Here, there is no longer a controversy that needs adjudication and Defendants have met their burden. The controversy was mooted by the intervening sale of the property by Defendants to MSB. Plaintiffs have made very limited arguments in opposition. First, Plaintiffs question whether there remains an active permit for the site of the property and whether the buyer is unrelated to Defendants. In response, both Freeman Miller and David J. Miller have attested to the fact that the conveyance of the property was an arm's length transaction, they have never had nor currently have any interest in MSB, they are not operating at the site, and the site is not an active site as the permit issued by the Pennsylvania DEP for operation expired last year. (ECF Nos. 40-2, 40-3, 40-4). Second, in Plaintiffs' response brief, they take issue with the fact that the deed conveys two parcels to MSB, rather than three, whereas the purchase agreement mentions three parcels. Plaintiff views this as evidence that Defendants retained ownership in one of the three parcels subject of this action. However, Defendants explain they previously conveyed a third parcel to John Gould, which was referenced in the purchase agreement. Defendants have attached to their reply an affidavit of Gould, in which he attests that he conveyed this parcel to MSB at or near the time of the conveyance by the Millers, this was an arm's length transaction, and that he has no interest in either of the other parties to that transaction and he is unrelated to any of them. (ECF No. 40-1).

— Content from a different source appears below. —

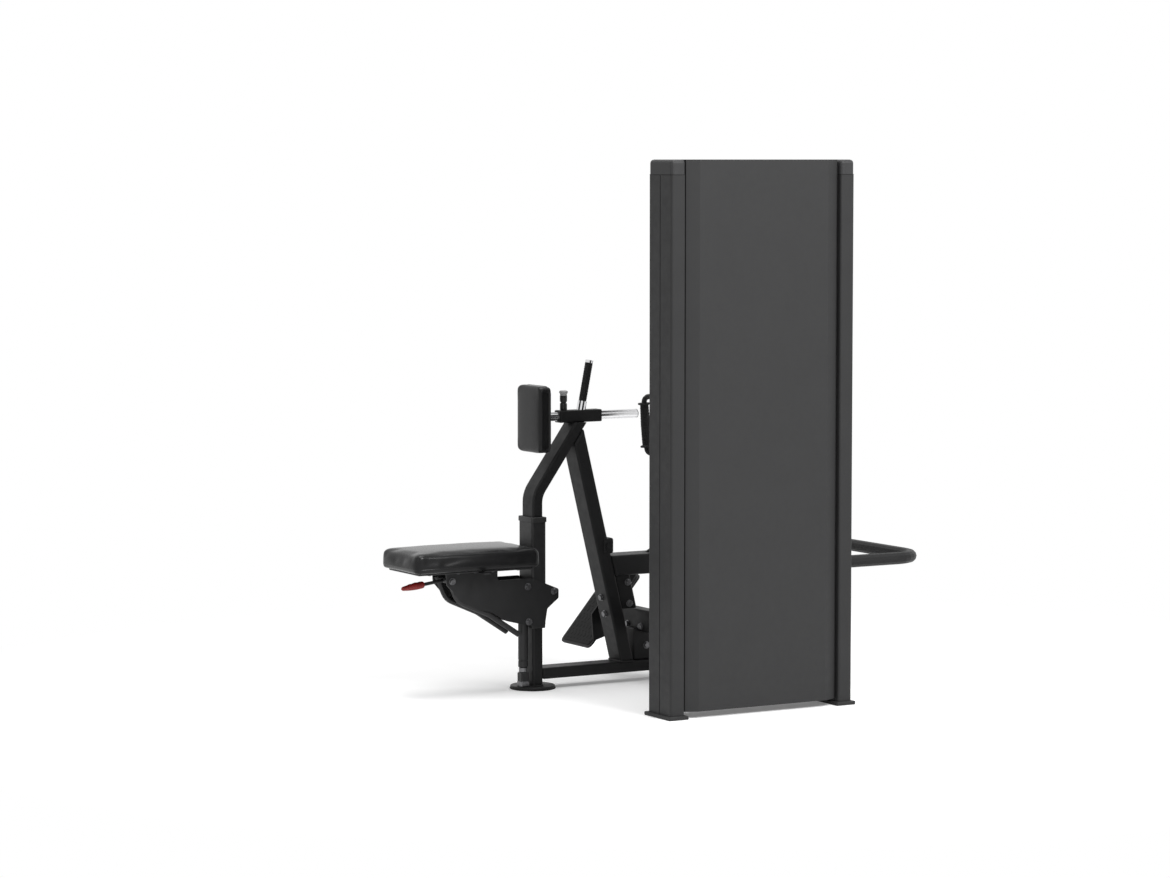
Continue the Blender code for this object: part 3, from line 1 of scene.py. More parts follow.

There is simply no live controversy regarding this matter insofar as Defendants no longer own the subject property nor hold a permit which would allow them to continue operations which were the basis of Plaintiffs' complaint. There is no continuing conduct for this Court to enjoin or declare illegal and any claims for declaratory and injunctive relief are moot.
Accordingly, Defendants' motion to dismiss on the grounds of lack of subject matter jurisdiction will be granted. As separate order follows.